Journal Watch - Mortality
High Peritoneal Transport and Long-term PD Outcomes
Among 470 patients who did PD for up to 10 years in Hong Kong, the peritoneal transport rate was able to differentiate survivors. After the first few years of PD, having high peritoneal transport became a significant risk factor for mortality.
Read the abstract » | (added 05/11/2018)
Improving Incident ESRD Care with Transitional Care Units
Patients who transition onto dialysis are at high risk for morbidity and mortality—along with high costs. Transitional care units use the first 30 days of treatment for systematic onboarding that includes education and informed options choice—and may be especially helpful to those who start treatment emergently. Read the abstract.
Read the abstract » | (added 03/16/2018)
Standard Kt/V urea Targets Less Useful for Home HD
When patients do home HD more often than three times a week, do the Kt/V urea targets still predict outcomes? Not all that well, suggests a new study. Multivariate regression analysis of 109,273 standard in-center HD patients compared to 2,373 home HD patients found that while a lower Kt/V urea (<2.1) did predict higher blood pressure in both groups, it did not predict metabolic control in either group. For those on home HD, a low Kt/V did not predict hospitalization, mortality, or technique failure, though it did for in-center patients. The authors concluded that the current Kt/V urea targets “have limited utility” for home HD.
Read the abstract » | (added 02/15/2018)
Survival in Those Eligible for BOTH PD or Standard In-center HD
Yes, this is yet another survival comparison. A study of almost a decade of people (N=2,032) starting dialysis at seven Ontario clinics looked at mortality only among those who were judged to be suitable for either PD or standard in-center HD by a multidisciplinary team. Both options offered similar survival.
Read the abstract » | (added 12/14/2017)
PD in PKD?
There is yet more evidence that people with PDK can successfully do PD. Researchers in Peking analyzed survival data from people with PKD between1993 and 2015 on PD vs. HD. Additionally, they matched PD patients who did and did not have PKD. Neither PD nor PKD independently predicted mortality.
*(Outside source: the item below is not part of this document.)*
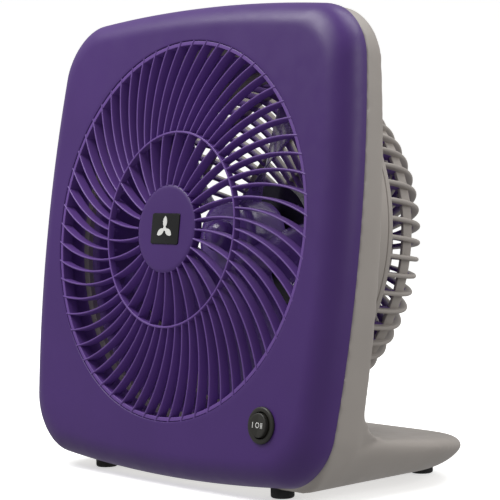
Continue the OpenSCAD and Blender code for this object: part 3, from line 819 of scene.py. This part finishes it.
def blade_ring(radius):
    """One closed section of a blade, with thin round edges."""
    out = radius - BLADE_HUB_R
    tip = max(0.0, (radius - 0.82 * BLADE_R) / (0.18 * BLADE_R))
    span = 360 / BLADE_COUNT * BLADE_COVER * math.sqrt(1 - 0.82 * tip * tip)
    pitch, thick, lead = BLADE_PITCH - 0.07 * out, 2.4 - 0.01 * out, -0.11 * out
    steps = 28
    ring = []
    for side in (1, -1):
        for k in range(steps + 1):
            u = (1 - side * math.cos(math.pi * k / steps)) / 2
            edge = (1 - abs(2 * u - 1) ** 6) ** 0.5
            a = math.radians(lead + span * (0.5 - u))
            depth = BLADE_MID - pitch * (u - 0.5) + BLADE_CAMBER * u * (1 - u)
            ring.append((radius * math.cos(a), radius * math.sin(a), -depth + side * thick / 2 * edge))
        ring.pop()
    return ring


def blade():
    """One blade, from inside the hub to its tip."""
    root = BLADE_HUB_R - 1.4
    steps = 22
    radii = [root + (BLADE_R - root) * math.sin(math.pi / 2 * k / steps) for k in range(steps + 1)]
    return grid([blade_ring(r) for r in radii], cap=True)


def impeller():
    """The blades on their hub, and the nut in front of them."""
    turned = moved(blade(), turn=math.radians(BLADE_PHASE))
    parts = around(turned, BLADE_COUNT)
    front, rear, inside = BLADE_HUB_FRONT, BLADE_HUB_REAR, BLADE_HUB_R - BLADE_HUB_T
    hub = [(SHAFT_HOLE_R, -front), (20, -front), (23.5, -front - 0.7), (25.8, -front - 2.6),
           (BLADE_HUB_R, -front - 6), (BLADE_HUB_R, -rear), (inside, -rear), (inside, -front - 7),
           (8, -front - 3), (8, -rear + 2), (SHAFT_HOLE_R, -rear + 2)]
    parts.append(lathe(hub, 96))
    piece("blade_wheel", parts, BLADE, body="impeller", nodes=["fan_blades"])
    dome = [(0.001, 0.0), (3, 0.1), (6, 0.8), (8.6, 2.4), (10.3, 4.6), (NUT_R, 7.4)]
    nut = [(r, -NUT_FRONT - drop) for r, drop in dome]
    nut += [(NUT_R, -front + 0.3), (0.001, -front + 0.3)]
    piece("spinner_nut", [lathe(nut, 64, wrap=False)], BLADE, body="impeller",
          nodes=["blade_nut"])


# ---------- feet ----------

def foot_pads():
    """Four round rubber feet with softened soles."""
    for name in ("foot_front_left", "foot_front_right", "foot_rear_left", "foot_rear_right"):
        low, high = (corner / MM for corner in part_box(name))
        radius = (high.x - low.x) / 2
        section = [(0.001, 0), (radius - 2.2, 0), (radius - 1.0, 0.15), (radius - 0.3, 0.6),
                   (radius, 1.4), (radius, high.z), (0.001, high.z)]
        pad = moved(lathe(section, 64, wrap=False), (low.x + high.x) / 2, (low.y + high.y) / 2)
        piece(name + "_pad", [pad], RUBBER, nodes=[name], place=WORLD)


# ---------- studio ----------

# Where each soft light stands, in millimetres, its width and its power in watts.
LIGHTS = {
    "key": ((-500, -650, 1200), 700, 13.5),
    "fill": ((1500, 500, 900), 1000, 7),
    "top": ((300, 700, 1800), 1200, 16),
}
SKY_STRENGTH = 0.42


def studio():
    """A round pale cove, three soft lights and a dim even sky."""
    floor_r, curve_r, height = 2600, 900, 4200
    section = [(1, 0), (floor_r * 0.3, 0), (floor_r, 0)]
    section += [(floor_r + curve_r * math.sin(a), curve_r - curve_r * math.cos(a))
                for a in (math.radians(d) for d in range(6, 91, 6))]
    section.append((floor_r + curve_r, height))
    rings = [[(r * math.cos(t), r * math.sin(t), z) for t in (TAU * i / 96 for i in range(96))]
             for r, z in section]
    verts, faces = grid(rings)
    faces.append(tuple(range(96)))
    cove = piece("cove", [(verts, faces)], None, place=WORLD)
    mat, nodes, links, shader, coords = new_material("pale_cove")
    blend_colour(nodes, links, shader, noise(nodes, links, coords, 6.0), rgb(246, 246, 244), 0.01)
    shader.inputs["Roughness"].default_value = 0.9
    shader.inputs["Emission Color"].default_value = (1, 1, 1, 1)
    shader.inputs["Emission Strength"].default_value = 0.55
    cove.data.materials.append(mat)
    cove.visible_diffuse = False
    cove.visible_glossy = False
    cove.visible_shadow = False
    for name, (place, size, power) in LIGHTS.items():
        area_light(name, place, size, power)
    world = bpy.data.worlds.new("sky")
    world.use_nodes = True
    world.node_tree.nodes["Background"].inputs["Color"].default_value = (1, 1, 1, 1)
    world.node_tree.nodes["Background"].inputs["Strength"].default_value = SKY_STRENGTH
    bpy.context.scene.world = world
    bpy.context.scene.view_settings.view_transform = "Standard"


def area_light(name, place, size, power):
    """A square soft light, aimed at the middle of the face."""
    light = bpy.data.lights.new(name, "AREA")
    light.size = size * MM
    light.energy = power
    obj = bpy.data.objects.new(name, light)
    obj.location = Vector(place) * MM
    aim = CENTRE * MM - obj.location
    obj.rotation_euler = aim.to_track_quat("-Z", "Y").to_euler()
    bpy.context.scene.collection.objects.link(obj)


# The camera's place in millimetres, its angles in degrees and its lens in millimetres.
CAMERA_AT = (944.5, -775.3 + CENTRE.y, 209.4)
CAMERA_YAW = 48.316
CAMERA_PITCH = -2.71
CAMERA_ROLL = -1.03
CAMERA_LENS = 135.26


def camera():
    """A camera turned from straight along +Y by its yaw, pitch and roll."""
    yaw, pitch, roll = (math.radians(a) for a in (CAMERA_YAW, CAMERA_PITCH, CAMERA_ROLL))
    forward = Vector((-math.sin(yaw) * math.cos(pitch),
                      math.cos(yaw) * math.cos(pitch),
                      math.sin(pitch)))
    right = Vector((math.cos(yaw), math.sin(yaw), 0))
    up = right.cross(forward)
    across = right * math.cos(roll) + up * math.sin(roll)
    upward = up * math.cos(roll) - right * math.sin(roll)
    data = bpy.data.cameras.new("camera")
    data.lens = CAMERA_LENS
    data.sensor_width = 36
    obj = bpy.data.objects.new("camera", data)
    obj.matrix_world = (Matrix.Translation(Vector(CAMERA_AT) * MM)
                        @ Matrix((across, upward, -forward)).transposed().to_4x4())
    bpy.context.scene.collection.objects.link(obj)
    bpy.context.scene.camera = obj


dress_cad_nodes()
front_housing()
air_duct()
front_grille()
badge()
switch()
rear_housing()
collar()
rear_guard()
impeller()
foot_pads()
studio()
camera()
Read the abstract » | (added 09/15/2017)
PD vs. Standard HD for People with Cirrhosis
For cirrhotic people with kidney failure, data abstraction from the U.S. Nationwide Inpatient Study between 2005 and 2012 compared outcomes with PD and standard in-center HD. In-hospital mortality for those with ascites was significantly less with PD. In addition, PD hospital stays were shorter and costs were lower. Yet, just 1.7% of the sample was using PD.
Read the abstract » | (added 04/12/2017)
Results of a Metaanalysis of Nocturnal vs. Standard HD
Researchers who looked at 28 studies of 22,508 patients found a mixed bag: comparable side effects and mortality between nocturnal and standard HD, less hospitalization with standard HD—but better heart health and physical quality of life with nocturnal HD, with fewer blood pressure medicines needed.
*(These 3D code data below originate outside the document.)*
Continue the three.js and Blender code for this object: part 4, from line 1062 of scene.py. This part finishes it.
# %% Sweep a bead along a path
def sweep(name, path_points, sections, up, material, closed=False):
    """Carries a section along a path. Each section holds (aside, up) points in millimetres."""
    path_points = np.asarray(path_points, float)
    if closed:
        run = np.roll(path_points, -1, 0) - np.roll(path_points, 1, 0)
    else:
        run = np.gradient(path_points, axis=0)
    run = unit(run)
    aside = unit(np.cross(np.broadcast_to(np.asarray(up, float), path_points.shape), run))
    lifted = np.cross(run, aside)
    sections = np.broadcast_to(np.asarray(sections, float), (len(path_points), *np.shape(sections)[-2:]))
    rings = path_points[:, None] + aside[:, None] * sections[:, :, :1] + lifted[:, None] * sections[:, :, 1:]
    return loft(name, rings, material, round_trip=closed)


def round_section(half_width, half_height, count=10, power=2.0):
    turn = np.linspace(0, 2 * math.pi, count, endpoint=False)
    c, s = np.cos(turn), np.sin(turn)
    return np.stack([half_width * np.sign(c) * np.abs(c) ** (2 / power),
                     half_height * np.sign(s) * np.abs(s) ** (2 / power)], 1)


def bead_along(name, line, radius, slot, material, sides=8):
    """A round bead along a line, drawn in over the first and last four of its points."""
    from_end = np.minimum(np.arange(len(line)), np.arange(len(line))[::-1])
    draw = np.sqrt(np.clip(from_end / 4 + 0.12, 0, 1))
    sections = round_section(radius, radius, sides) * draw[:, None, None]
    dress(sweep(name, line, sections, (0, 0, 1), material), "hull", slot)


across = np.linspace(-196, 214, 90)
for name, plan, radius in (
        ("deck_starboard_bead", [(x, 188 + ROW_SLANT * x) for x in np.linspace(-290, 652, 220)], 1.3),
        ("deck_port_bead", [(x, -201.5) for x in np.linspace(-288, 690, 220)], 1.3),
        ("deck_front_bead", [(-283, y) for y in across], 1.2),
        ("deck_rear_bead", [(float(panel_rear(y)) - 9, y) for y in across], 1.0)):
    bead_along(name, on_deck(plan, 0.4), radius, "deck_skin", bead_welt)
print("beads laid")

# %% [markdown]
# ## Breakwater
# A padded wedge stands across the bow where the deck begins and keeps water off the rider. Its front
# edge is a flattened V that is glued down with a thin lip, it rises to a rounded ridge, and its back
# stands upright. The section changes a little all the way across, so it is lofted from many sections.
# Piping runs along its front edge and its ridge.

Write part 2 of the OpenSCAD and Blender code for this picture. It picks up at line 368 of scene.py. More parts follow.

Read the abstract » | (added 03/09/2017)
The HEMO Study Returns with a New Message
“An index only on the basis of urea does not provide a sufficient measure of dialysis adequacy,” finds yet another reanalysis of the by-now-ancient HEMO study data. Looking only at small uremic solutes—even non-urea wastes—did not predict all-cause mortality. Doing HD just three times a week made it impossible to remove enough solutes to matter.
Read the abstract » | (added 11/10/2016)
Time Matters: HD Kt Dose , Hospitalization, and Death
Does adding more HD benefit patients? Yes, finds a Fresenius study of 6,129 patients in Spain. There as a progressive increase in the risk of death for patients who were below the target Kt, and as Kt rose to reach and exceed the target, the risk declined, as did the risk of hospitalization. “Thus, prescribing an additional 3 L or more above the minimum Kt dose could potentially reduce mortality risk, and 9 L or more reduce hospitalization risk,” noted the authors.
Read the abstract » | (added 11/10/2016)
Overhydration and Mortality Risk on PD
When PD does not remove enough water, the resulting overhydration is a major risk factor for death. A study of 54 PD patients between 2008 and 2015 measured with bioimpedance technology were divided into normohydrated and overhydrated groups. Older age, low diastolic blood pressure and overhydration predicted mortality.